- [The problem]: Reproduce each line of the listing exactly.

··· Information shown ···

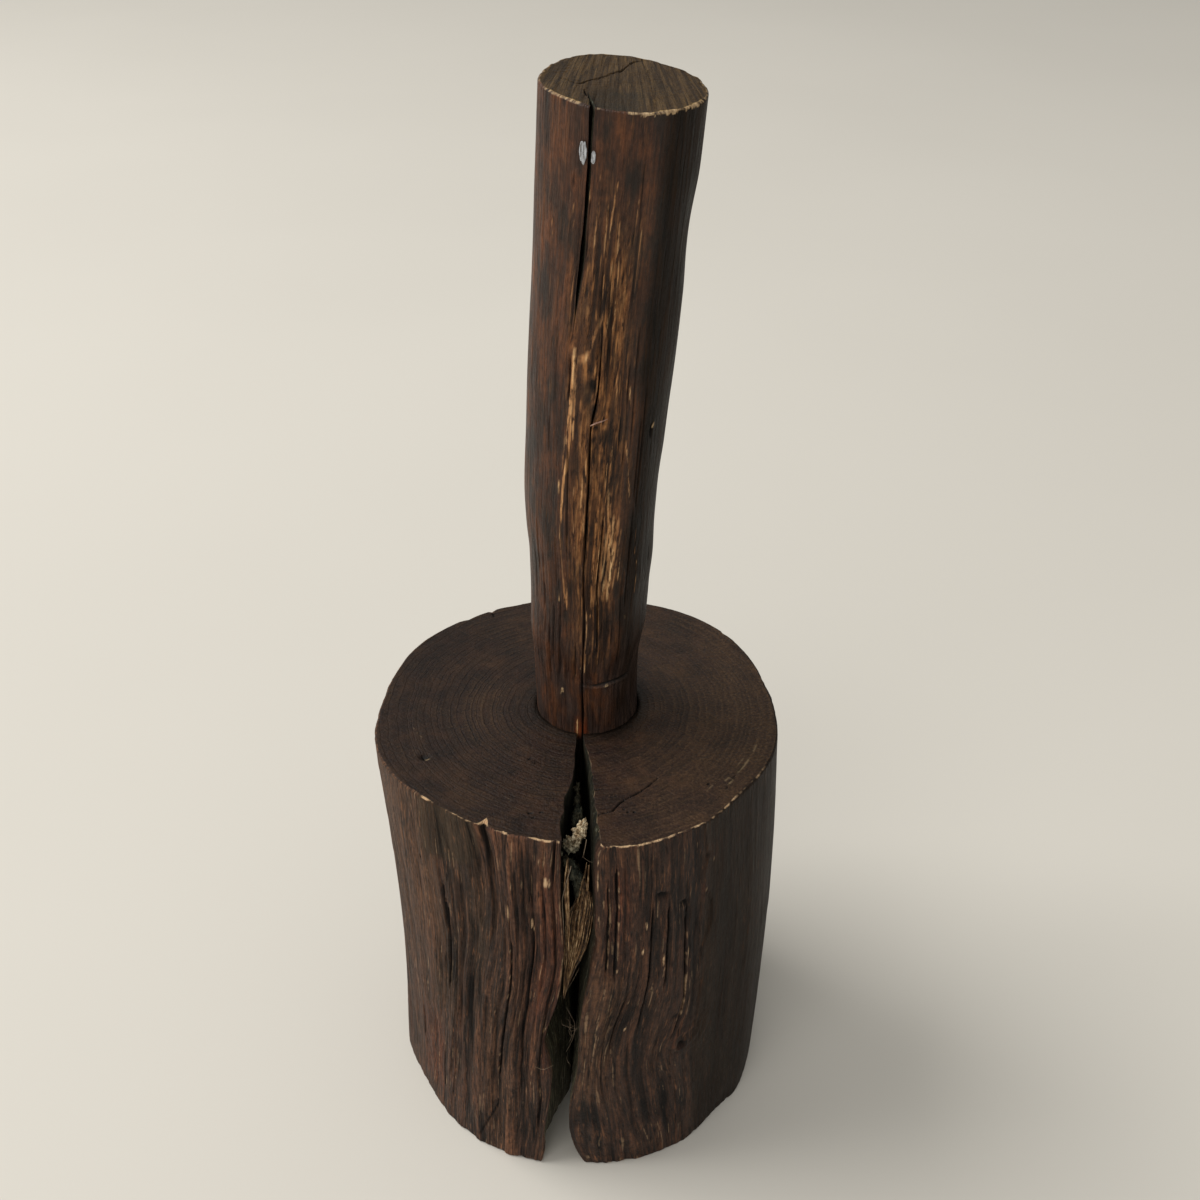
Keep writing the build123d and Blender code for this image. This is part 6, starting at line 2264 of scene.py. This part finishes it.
def area_light(name, place, target, size, power, color):
    light = bpy.data.lights.new(name, "AREA")
    light.shape = "RECTANGLE"
    light.size, light.size_y = size
    light.energy = power
    light.color = color
    ob = bpy.data.objects.new(name, light)
    bpy.context.scene.collection.objects.link(ob)
    ob.location = place
    aim = Vector(target) - Vector(place)
    ob.rotation_euler = aim.to_track_quat("-Z", "Y").to_euler()


def set_world(color, strength):
    world = bpy.context.scene.world or bpy.data.worlds.new("world")
    bpy.context.scene.world = world
    world.use_nodes = True
    nodes = world.node_tree.nodes
    background = nodes.get("Background") or nodes.new("ShaderNodeBackground")
    background.inputs[0].default_value = color
    background.inputs[1].default_value = strength


def add_camera(place, forward, yaw, roll, lens):
    """place is in mm from the pith; yaw and roll are in degrees, lens in mm."""
    data = bpy.data.cameras.new("camera")
    camera = bpy.data.objects.new("camera", data)
    bpy.context.scene.collection.objects.link(camera)
    data.sensor_width = 36.0
    data.lens = lens
    data.clip_start = 0.02
    data.clip_end = 60
    at = Vector([(a + b) * MM for a, b in zip(place, PITH_3D)])
    forward = Vector(forward).normalized()
    yaw, roll = math.radians(yaw), math.radians(roll)
    level = Vector((math.cos(yaw), -math.sin(yaw), 0))
    right = (math.cos(roll) * level + math.sin(roll) * level.cross(forward)).normalized()
    up = right.cross(forward).normalized()
    rows = [(right[k], up[k], -forward[k], at[k]) for k in range(3)]
    camera.matrix_world = Matrix((*rows, (0, 0, 0, 1)))
    bpy.context.scene.camera = camera


area_light("window", place=(-2.1, 0.4, 2.7), target=(0, 0, 0.1), size=(2.2, 1.9), power=88,
           color=(1.0, 0.985, 0.95))
area_light("fill", place=(-0.9, -1.8, 1.5), target=(0, 0, 0.2), size=(1.6, 1.2), power=14,
           color=(1.0, 0.98, 0.95))
set_world(color=(0.89, 0.88, 0.84, 1), strength=0.52)
add_camera(place=(9.562, -361.467, 432.081), forward=(-0.007145, 0.833444, -0.552558),
           yaw=-0.491, roll=0.7366, lens=41.97)
bpy.context.scene.view_settings.view_transform = "Standard"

···

- [Task response]:
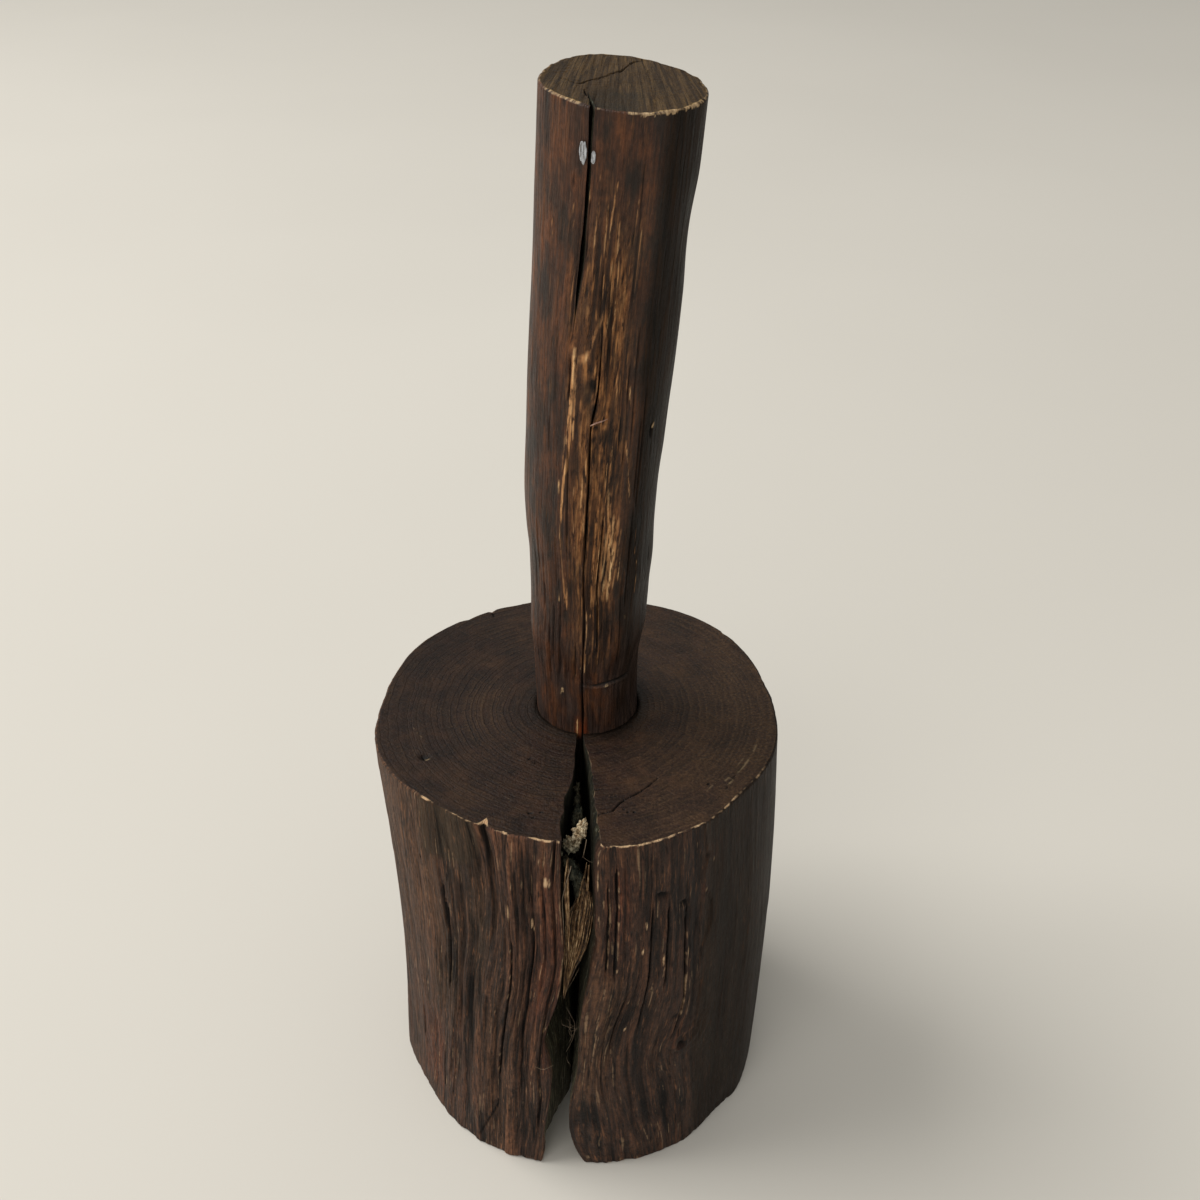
Keep writing the build123d and Blender code for this image. This is part 6, starting at line 2264 of scene.py. This part finishes it.
def area_light(name, place, target, size, power, color):
    light = bpy.data.lights.new(name, "AREA")
    light.shape = "RECTANGLE"
    light.size, light.size_y = size
    light.energy = power
    light.color = color
    ob = bpy.data.objects.new(name, light)
    bpy.context.scene.collection.objects.link(ob)
    ob.location = place
    aim = Vector(target) - Vector(place)
    ob.rotation_euler = aim.to_track_quat("-Z", "Y").to_euler()


def set_world(color, strength):
    world = bpy.context.scene.world or bpy.data.worlds.new("world")
    bpy.context.scene.world = world
    world.use_nodes = True
    nodes = world.node_tree.nodes
    background = nodes.get("Background") or nodes.new("ShaderNodeBackground")
    background.inputs[0].default_value = color
    background.inputs[1].default_value = strength


def add_camera(place, forward, yaw, roll, lens):
    """place is in mm from the pith; yaw and roll are in degrees, lens in mm."""
    data = bpy.data.cameras.new("camera")
    camera = bpy.data.objects.new("camera", data)
    bpy.context.scene.collection.objects.link(camera)
    data.sensor_width = 36.0
    data.lens = lens
    data.clip_start = 0.02
    data.clip_end = 60
    at = Vector([(a + b) * MM for a, b in zip(place, PITH_3D)])
    forward = Vector(forward).normalized()
    yaw, roll = math.radians(yaw), math.radians(roll)
    level = Vector((math.cos(yaw), -math.sin(yaw), 0))
    right = (math.cos(roll) * level + math.sin(roll) * level.cross(forward)).normalized()
    up = right.cross(forward).normalized()
    rows = [(right[k], up[k], -forward[k], at[k]) for k in range(3)]
    camera.matrix_world = Matrix((*rows, (0, 0, 0, 1)))
    bpy.context.scene.camera = camera


area_light("window", place=(-2.1, 0.4, 2.7), target=(0, 0, 0.1), size=(2.2, 1.9), power=88,
           color=(1.0, 0.985, 0.95))
area_light("fill", place=(-0.9, -1.8, 1.5), target=(0, 0, 0.2), size=(1.6, 1.2), power=14,
           color=(1.0, 0.98, 0.95))
set_world(color=(0.89, 0.88, 0.84, 1), strength=0.52)
add_camera(place=(9.562, -361.467, 432.081), forward=(-0.007145, 0.833444, -0.552558),
           yaw=-0.491, roll=0.7366, lens=41.97)
bpy.context.scene.view_settings.view_transform = "Standard"